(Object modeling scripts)
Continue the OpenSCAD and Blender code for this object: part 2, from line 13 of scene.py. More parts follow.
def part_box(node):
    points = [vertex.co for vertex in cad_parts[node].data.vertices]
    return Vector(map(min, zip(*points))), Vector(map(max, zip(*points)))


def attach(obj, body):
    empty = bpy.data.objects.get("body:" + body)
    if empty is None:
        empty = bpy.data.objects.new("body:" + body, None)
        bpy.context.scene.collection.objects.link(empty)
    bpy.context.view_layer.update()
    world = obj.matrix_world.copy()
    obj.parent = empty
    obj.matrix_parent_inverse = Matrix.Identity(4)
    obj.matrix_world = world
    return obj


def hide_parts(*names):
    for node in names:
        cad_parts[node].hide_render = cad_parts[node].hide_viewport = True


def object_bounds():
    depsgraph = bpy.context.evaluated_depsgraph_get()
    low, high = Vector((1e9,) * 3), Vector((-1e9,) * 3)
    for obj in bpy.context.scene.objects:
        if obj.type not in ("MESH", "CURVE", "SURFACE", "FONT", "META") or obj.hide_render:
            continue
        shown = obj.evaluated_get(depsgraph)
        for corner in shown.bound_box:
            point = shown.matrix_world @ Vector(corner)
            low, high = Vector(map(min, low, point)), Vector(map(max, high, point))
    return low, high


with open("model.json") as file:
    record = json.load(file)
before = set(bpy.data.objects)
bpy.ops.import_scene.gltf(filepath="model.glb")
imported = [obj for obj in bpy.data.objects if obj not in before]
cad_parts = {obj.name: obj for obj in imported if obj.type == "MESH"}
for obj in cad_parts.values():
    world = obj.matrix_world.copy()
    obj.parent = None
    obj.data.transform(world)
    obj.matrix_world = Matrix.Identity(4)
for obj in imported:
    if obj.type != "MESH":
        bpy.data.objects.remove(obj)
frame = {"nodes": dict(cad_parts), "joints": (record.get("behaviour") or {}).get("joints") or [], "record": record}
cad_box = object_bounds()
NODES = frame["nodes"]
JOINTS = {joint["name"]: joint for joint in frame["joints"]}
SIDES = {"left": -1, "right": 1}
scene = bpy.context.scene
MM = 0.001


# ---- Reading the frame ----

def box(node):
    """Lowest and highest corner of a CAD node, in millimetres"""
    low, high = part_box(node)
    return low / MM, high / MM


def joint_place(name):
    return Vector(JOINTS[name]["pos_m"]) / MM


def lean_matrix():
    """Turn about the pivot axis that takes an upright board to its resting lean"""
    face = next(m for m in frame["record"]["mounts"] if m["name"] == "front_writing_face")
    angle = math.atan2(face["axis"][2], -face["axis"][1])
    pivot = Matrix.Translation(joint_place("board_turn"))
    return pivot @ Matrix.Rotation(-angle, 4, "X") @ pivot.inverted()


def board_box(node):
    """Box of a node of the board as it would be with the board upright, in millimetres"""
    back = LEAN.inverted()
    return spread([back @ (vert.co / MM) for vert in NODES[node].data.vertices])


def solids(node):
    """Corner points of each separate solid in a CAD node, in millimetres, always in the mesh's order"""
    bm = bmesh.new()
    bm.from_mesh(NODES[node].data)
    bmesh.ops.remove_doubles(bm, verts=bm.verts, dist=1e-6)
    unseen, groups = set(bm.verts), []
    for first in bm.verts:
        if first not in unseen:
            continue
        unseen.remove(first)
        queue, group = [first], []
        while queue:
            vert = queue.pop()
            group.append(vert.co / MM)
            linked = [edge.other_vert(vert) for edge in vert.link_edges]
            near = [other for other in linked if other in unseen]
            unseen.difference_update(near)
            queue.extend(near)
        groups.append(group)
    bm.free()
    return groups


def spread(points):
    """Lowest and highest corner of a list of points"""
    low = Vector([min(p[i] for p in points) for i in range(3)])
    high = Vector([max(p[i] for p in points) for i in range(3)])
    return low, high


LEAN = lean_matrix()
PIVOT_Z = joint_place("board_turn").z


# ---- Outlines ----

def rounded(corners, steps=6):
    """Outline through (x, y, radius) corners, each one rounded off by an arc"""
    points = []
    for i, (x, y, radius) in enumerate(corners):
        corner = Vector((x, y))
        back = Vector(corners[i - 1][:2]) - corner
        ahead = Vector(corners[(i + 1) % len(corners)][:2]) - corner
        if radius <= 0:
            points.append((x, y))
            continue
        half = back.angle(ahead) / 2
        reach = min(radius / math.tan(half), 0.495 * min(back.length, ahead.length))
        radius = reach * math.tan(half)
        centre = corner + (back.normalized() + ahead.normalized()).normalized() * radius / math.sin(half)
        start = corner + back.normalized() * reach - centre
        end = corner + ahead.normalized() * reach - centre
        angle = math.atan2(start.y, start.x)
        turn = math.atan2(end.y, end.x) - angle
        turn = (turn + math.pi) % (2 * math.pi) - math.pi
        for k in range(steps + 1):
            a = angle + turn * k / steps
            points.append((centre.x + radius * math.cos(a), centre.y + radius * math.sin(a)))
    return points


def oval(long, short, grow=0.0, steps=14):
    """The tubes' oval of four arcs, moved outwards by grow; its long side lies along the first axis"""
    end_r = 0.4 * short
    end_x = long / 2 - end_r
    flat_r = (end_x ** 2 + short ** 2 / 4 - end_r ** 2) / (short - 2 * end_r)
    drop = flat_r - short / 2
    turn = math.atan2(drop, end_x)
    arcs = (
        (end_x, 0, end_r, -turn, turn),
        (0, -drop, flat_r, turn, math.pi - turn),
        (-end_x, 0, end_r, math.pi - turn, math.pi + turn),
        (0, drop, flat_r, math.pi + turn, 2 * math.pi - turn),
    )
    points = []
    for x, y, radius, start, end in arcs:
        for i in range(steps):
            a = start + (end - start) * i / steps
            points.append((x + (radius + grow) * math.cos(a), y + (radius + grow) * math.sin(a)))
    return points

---

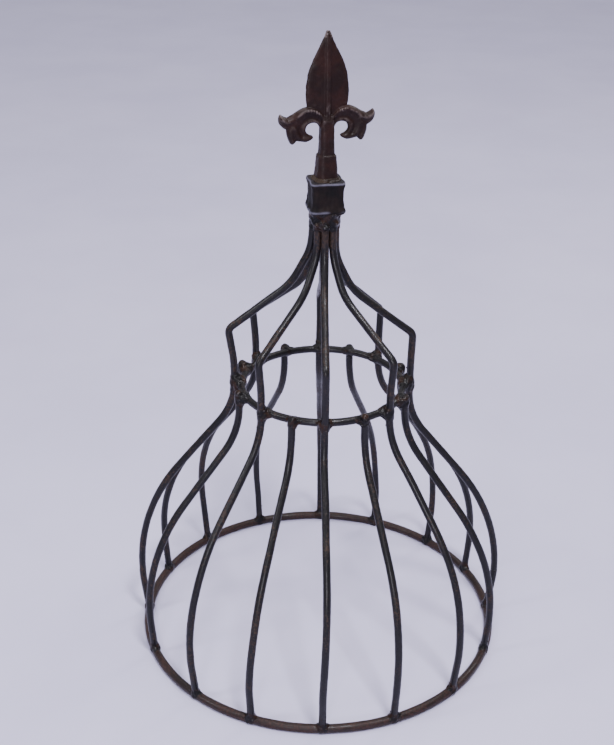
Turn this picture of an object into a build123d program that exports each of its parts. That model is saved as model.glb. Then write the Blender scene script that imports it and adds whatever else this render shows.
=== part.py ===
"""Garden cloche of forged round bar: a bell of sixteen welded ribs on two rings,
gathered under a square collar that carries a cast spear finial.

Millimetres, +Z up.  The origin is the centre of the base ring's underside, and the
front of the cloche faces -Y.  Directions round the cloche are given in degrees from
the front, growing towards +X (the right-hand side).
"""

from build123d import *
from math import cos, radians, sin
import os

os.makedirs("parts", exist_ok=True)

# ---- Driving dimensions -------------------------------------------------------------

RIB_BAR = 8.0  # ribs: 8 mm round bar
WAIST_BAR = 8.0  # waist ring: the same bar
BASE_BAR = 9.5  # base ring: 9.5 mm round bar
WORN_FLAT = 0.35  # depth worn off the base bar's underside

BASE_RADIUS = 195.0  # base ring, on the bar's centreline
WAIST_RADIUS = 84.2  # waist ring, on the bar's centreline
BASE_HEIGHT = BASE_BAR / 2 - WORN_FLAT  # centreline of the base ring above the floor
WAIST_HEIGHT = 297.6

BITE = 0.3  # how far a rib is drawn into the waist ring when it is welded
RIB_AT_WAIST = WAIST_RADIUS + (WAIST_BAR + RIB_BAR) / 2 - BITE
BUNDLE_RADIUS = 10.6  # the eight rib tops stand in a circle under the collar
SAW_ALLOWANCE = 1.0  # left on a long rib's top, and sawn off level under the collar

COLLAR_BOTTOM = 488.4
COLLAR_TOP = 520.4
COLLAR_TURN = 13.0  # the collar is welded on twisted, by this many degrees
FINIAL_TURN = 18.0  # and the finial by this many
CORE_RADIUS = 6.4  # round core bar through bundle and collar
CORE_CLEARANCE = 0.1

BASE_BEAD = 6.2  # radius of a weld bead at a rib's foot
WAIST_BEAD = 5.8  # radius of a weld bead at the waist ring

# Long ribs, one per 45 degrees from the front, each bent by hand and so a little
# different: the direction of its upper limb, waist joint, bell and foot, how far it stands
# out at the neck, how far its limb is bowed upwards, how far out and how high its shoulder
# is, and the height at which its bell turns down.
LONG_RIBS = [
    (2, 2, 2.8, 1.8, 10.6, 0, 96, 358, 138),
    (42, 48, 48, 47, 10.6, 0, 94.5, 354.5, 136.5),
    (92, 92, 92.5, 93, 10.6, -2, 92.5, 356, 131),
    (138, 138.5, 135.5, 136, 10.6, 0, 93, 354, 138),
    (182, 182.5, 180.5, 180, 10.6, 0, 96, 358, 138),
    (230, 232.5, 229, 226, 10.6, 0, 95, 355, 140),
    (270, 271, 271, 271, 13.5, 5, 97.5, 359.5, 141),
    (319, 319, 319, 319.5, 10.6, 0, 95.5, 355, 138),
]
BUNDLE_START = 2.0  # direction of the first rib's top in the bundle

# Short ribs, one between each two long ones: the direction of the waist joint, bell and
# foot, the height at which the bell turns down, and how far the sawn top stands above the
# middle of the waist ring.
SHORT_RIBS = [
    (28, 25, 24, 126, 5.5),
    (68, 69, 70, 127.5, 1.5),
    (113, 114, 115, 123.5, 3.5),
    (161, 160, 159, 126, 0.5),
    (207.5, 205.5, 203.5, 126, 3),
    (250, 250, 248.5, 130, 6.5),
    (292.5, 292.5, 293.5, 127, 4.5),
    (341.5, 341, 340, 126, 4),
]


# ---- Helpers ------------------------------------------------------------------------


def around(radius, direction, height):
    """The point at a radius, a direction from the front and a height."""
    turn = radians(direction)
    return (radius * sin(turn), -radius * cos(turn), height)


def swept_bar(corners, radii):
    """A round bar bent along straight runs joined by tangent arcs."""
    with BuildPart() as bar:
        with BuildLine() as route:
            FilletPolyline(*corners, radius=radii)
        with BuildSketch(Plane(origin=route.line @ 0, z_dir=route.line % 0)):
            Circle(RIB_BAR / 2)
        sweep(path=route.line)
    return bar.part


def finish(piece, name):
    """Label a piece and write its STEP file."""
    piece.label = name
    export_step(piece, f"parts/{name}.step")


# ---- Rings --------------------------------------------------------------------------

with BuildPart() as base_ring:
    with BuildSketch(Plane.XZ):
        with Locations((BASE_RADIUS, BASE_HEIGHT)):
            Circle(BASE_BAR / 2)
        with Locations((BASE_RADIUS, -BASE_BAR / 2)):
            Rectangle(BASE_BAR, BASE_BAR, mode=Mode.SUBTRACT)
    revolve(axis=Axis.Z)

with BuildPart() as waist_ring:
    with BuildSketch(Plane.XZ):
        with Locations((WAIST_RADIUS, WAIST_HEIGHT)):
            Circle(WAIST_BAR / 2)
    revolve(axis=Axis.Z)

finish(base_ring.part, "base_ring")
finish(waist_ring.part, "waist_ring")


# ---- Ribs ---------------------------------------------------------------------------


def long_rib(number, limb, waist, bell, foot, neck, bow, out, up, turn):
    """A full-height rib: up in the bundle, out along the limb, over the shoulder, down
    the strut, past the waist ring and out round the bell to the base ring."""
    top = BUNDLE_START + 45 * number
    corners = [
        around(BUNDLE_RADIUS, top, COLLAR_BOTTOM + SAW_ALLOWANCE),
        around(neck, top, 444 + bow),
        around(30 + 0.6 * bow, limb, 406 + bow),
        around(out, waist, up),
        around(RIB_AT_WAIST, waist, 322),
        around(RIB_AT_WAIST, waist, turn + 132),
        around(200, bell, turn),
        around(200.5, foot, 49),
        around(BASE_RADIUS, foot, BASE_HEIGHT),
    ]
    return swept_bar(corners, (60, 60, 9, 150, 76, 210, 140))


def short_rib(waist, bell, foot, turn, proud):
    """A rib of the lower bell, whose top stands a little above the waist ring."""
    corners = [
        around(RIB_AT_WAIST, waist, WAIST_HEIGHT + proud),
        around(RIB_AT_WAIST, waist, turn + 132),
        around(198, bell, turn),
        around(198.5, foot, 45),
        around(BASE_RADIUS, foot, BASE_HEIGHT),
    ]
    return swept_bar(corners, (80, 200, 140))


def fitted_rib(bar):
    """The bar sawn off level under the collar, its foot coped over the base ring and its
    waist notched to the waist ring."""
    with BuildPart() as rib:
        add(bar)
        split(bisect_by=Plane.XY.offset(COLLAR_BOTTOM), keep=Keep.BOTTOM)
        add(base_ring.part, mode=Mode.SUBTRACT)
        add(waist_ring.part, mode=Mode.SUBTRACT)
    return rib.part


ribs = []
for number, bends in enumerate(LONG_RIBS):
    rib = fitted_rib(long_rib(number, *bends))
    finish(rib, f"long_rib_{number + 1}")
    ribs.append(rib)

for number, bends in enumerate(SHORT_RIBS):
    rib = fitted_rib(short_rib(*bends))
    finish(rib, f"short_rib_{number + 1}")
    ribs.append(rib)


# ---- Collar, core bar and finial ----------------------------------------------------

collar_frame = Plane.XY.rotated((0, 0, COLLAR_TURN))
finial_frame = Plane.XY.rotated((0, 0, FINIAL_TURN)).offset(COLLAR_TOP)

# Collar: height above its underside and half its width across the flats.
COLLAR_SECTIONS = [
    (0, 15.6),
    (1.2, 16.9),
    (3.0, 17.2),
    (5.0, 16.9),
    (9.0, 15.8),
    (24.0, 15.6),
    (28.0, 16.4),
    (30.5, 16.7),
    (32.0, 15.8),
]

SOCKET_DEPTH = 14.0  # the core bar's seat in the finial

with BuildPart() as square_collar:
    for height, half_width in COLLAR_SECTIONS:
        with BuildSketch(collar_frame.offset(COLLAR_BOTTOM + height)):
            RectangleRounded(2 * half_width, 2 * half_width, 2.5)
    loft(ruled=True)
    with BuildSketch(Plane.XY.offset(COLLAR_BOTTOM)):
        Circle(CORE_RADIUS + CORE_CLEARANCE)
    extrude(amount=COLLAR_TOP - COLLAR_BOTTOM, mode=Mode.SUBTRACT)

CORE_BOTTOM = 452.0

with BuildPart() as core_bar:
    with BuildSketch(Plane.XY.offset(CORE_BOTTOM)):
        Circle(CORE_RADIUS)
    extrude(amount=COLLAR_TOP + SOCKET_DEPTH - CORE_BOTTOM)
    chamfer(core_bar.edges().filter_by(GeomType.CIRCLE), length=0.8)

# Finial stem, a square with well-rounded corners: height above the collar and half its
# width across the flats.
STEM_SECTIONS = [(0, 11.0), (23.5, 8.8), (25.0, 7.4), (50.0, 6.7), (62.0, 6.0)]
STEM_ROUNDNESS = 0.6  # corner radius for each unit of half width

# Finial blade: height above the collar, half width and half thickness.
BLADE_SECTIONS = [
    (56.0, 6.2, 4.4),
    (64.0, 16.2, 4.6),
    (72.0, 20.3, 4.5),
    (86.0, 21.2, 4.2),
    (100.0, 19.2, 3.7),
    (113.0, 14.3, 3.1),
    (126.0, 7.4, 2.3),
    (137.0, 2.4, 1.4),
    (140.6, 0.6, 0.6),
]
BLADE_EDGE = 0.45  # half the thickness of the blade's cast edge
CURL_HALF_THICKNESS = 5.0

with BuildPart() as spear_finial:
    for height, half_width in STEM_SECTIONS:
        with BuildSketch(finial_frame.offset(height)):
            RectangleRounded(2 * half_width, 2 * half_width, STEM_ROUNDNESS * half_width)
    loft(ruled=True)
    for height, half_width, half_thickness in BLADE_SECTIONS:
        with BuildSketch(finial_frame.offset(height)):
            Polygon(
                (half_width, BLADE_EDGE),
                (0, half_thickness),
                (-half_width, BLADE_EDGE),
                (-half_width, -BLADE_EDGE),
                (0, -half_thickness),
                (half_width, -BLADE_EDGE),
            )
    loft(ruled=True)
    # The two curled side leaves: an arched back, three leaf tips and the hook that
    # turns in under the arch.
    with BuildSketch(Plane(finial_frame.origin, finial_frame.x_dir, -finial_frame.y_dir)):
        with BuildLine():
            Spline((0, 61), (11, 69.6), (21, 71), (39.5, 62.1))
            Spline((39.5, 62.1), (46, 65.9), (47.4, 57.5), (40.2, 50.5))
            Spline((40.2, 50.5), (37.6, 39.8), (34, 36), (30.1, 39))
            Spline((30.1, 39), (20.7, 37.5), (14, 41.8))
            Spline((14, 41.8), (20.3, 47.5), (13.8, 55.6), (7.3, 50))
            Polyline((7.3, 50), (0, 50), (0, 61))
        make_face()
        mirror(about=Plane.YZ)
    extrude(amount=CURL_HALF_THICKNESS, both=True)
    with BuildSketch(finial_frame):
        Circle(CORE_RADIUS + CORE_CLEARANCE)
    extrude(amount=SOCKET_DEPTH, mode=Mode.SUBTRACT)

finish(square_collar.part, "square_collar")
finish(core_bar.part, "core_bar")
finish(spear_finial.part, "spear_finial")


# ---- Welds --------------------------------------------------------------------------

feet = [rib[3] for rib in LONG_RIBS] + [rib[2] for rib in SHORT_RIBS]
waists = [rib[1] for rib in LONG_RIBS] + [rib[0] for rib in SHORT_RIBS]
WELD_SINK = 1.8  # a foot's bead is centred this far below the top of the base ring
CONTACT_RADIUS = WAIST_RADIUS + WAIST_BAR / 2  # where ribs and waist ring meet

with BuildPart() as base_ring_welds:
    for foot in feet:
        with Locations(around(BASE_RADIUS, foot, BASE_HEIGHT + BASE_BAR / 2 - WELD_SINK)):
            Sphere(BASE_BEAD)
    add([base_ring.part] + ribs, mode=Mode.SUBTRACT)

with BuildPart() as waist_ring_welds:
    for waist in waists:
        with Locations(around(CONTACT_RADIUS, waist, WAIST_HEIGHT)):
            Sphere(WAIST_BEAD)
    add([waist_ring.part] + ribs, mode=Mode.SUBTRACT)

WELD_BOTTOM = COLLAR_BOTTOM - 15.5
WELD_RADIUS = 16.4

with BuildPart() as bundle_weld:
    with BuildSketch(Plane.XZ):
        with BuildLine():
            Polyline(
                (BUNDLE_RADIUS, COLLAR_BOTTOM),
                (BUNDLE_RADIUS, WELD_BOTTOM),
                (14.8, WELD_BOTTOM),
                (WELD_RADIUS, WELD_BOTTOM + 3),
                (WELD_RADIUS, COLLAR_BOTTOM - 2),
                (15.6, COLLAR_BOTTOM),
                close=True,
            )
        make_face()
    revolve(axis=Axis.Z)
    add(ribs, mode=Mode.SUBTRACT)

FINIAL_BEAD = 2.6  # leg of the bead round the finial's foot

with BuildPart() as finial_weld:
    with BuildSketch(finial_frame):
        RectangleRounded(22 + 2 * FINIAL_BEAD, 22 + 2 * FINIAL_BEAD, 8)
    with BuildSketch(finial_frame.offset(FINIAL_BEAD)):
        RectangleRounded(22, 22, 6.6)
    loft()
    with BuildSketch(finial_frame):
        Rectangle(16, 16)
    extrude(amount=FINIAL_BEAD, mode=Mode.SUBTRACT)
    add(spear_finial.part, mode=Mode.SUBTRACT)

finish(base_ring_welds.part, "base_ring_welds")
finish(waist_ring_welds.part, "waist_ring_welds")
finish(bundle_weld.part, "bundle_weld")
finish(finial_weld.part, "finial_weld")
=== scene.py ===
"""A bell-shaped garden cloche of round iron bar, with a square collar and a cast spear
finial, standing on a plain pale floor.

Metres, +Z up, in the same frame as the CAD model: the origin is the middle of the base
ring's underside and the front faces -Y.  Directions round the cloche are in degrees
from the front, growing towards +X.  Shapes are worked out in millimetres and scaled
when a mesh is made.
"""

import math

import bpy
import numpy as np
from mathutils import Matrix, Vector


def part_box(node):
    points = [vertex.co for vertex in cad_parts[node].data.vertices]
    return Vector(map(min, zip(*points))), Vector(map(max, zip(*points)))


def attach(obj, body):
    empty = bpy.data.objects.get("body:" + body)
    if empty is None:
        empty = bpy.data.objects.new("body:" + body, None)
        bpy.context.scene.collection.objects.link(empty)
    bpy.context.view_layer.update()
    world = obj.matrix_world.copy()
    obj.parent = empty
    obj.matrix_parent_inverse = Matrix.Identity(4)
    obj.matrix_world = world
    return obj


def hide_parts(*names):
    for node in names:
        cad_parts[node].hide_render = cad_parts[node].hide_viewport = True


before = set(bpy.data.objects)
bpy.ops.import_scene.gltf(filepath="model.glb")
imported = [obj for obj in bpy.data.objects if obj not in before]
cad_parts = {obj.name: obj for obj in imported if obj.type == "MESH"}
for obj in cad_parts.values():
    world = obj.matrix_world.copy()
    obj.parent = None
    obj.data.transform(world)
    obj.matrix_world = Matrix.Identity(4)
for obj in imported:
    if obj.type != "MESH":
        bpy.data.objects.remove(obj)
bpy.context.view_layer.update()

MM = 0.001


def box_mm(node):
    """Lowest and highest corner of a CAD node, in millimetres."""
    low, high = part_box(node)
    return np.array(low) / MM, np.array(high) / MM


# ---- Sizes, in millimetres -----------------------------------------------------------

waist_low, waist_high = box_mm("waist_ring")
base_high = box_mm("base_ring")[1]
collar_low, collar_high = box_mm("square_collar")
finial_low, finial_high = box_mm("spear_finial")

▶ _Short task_
Taking the records above, retype every line from the one with "Turn this picture" down to the one with "WAIST_BEAD = 5.8", exactly and with nothing else.

▶ _Full answer_
Turn this picture of an object into a build123d program that exports each of its parts. That model is saved as model.glb. Then write the Blender scene script that imports it and adds whatever else this render shows.
=== part.py ===
"""Garden cloche of forged round bar: a bell of sixteen welded ribs on two rings,
gathered under a square collar that carries a cast spear finial.

Millimetres, +Z up.  The origin is the centre of the base ring's underside, and the
front of the cloche faces -Y.  Directions round the cloche are given in degrees from
the front, growing towards +X (the right-hand side).
"""

from build123d import *
from math import cos, radians, sin
import os

os.makedirs("parts", exist_ok=True)

# ---- Driving dimensions -------------------------------------------------------------

RIB_BAR = 8.0  # ribs: 8 mm round bar
WAIST_BAR = 8.0  # waist ring: the same bar
BASE_BAR = 9.5  # base ring: 9.5 mm round bar
WORN_FLAT = 0.35  # depth worn off the base bar's underside

BASE_RADIUS = 195.0  # base ring, on the bar's centreline
WAIST_RADIUS = 84.2  # waist ring, on the bar's centreline
BASE_HEIGHT = BASE_BAR / 2 - WORN_FLAT  # centreline of the base ring above the floor
WAIST_HEIGHT = 297.6

BITE = 0.3  # how far a rib is drawn into the waist ring when it is welded
RIB_AT_WAIST = WAIST_RADIUS + (WAIST_BAR + RIB_BAR) / 2 - BITE
BUNDLE_RADIUS = 10.6  # the eight rib tops stand in a circle under the collar
SAW_ALLOWANCE = 1.0  # left on a long rib's top, and sawn off level under the collar

COLLAR_BOTTOM = 488.4
COLLAR_TOP = 520.4
COLLAR_TURN = 13.0  # the collar is welded on twisted, by this many degrees
FINIAL_TURN = 18.0  # and the finial by this many
CORE_RADIUS = 6.4  # round core bar through bundle and collar
CORE_CLEARANCE = 0.1

BASE_BEAD = 6.2  # radius of a weld bead at a rib's foot
WAIST_BEAD = 5.8  # radius of a weld bead at the waist ring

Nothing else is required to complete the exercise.